> Your objective: Print all the data, keeping every line exactly as it is.

> Dataset content:
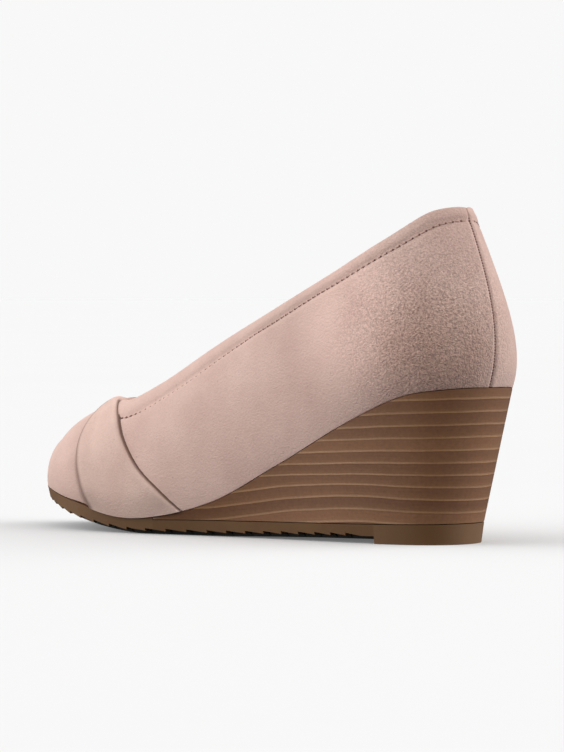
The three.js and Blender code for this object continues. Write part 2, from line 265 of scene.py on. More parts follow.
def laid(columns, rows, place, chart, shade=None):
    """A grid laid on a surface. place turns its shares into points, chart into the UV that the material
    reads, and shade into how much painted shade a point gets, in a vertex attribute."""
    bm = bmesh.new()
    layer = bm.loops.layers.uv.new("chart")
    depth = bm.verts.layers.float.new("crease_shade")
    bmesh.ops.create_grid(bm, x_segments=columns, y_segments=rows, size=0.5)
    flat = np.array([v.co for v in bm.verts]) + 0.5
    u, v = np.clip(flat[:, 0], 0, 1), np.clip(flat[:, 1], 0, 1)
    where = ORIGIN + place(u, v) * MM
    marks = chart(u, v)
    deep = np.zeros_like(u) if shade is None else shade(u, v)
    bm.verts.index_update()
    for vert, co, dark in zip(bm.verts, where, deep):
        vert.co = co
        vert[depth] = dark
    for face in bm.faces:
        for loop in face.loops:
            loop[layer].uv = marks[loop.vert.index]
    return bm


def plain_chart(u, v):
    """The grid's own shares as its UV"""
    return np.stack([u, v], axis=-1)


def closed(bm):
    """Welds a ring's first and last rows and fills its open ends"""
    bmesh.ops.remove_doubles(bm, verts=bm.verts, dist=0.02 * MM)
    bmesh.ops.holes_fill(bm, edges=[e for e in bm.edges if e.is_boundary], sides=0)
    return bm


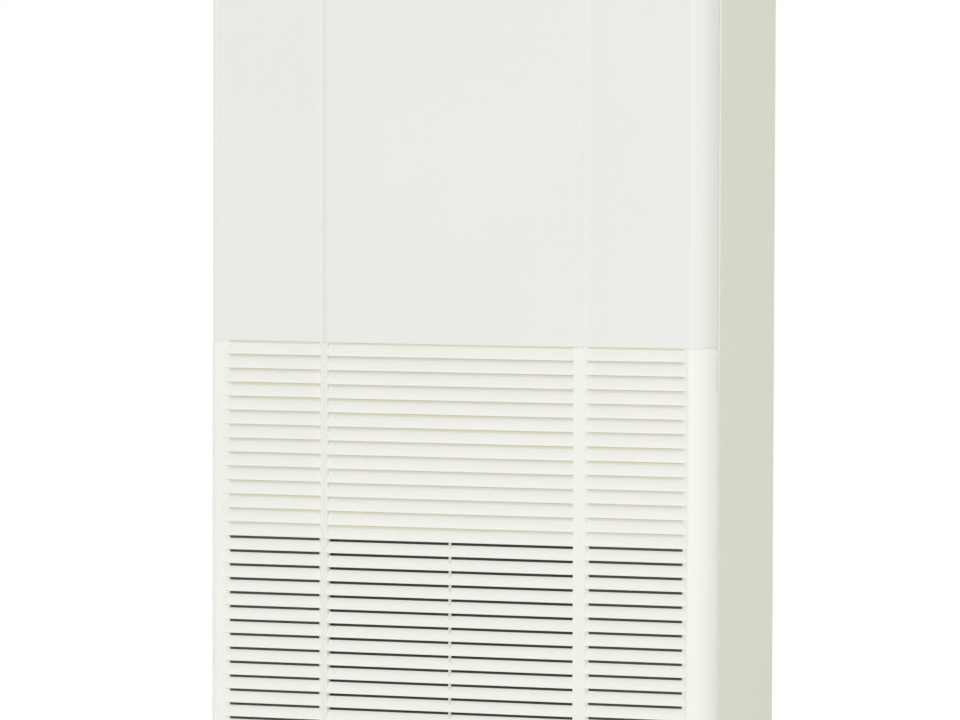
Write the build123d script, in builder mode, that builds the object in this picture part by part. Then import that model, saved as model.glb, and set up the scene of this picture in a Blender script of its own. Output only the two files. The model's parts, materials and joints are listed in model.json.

> Task result:
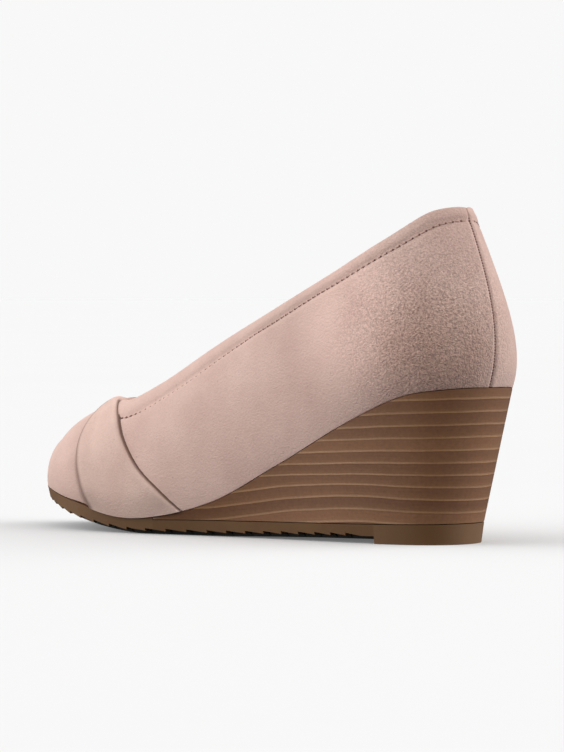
The three.js and Blender code for this object continues. Write part 2, from line 265 of scene.py on. More parts follow.
def laid(columns, rows, place, chart, shade=None):
    """A grid laid on a surface. place turns its shares into points, chart into the UV that the material
    reads, and shade into how much painted shade a point gets, in a vertex attribute."""
    bm = bmesh.new()
    layer = bm.loops.layers.uv.new("chart")
    depth = bm.verts.layers.float.new("crease_shade")
    bmesh.ops.create_grid(bm, x_segments=columns, y_segments=rows, size=0.5)
    flat = np.array([v.co for v in bm.verts]) + 0.5
    u, v = np.clip(flat[:, 0], 0, 1), np.clip(flat[:, 1], 0, 1)
    where = ORIGIN + place(u, v) * MM
    marks = chart(u, v)
    deep = np.zeros_like(u) if shade is None else shade(u, v)
    bm.verts.index_update()
    for vert, co, dark in zip(bm.verts, where, deep):
        vert.co = co
        vert[depth] = dark
    for face in bm.faces:
        for loop in face.loops:
            loop[layer].uv = marks[loop.vert.index]
    return bm


def plain_chart(u, v):
    """The grid's own shares as its UV"""
    return np.stack([u, v], axis=-1)


def closed(bm):
    """Welds a ring's first and last rows and fills its open ends"""
    bmesh.ops.remove_doubles(bm, verts=bm.verts, dist=0.02 * MM)
    bmesh.ops.holes_fill(bm, edges=[e for e in bm.edges if e.is_boundary], sides=0)
    return bm


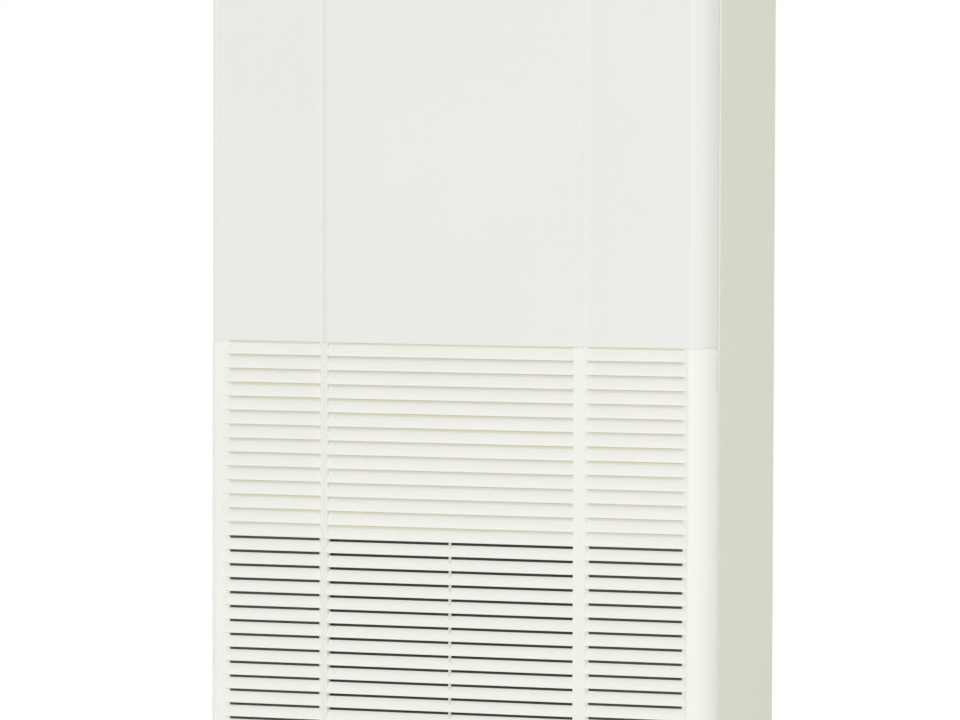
Write the build123d script, in builder mode, that builds the object in this picture part by part. Then import that model, saved as model.glb, and set up the scene of this picture in a Blender script of its own. Output only the two files. The model's parts, materials and joints are listed in model.json.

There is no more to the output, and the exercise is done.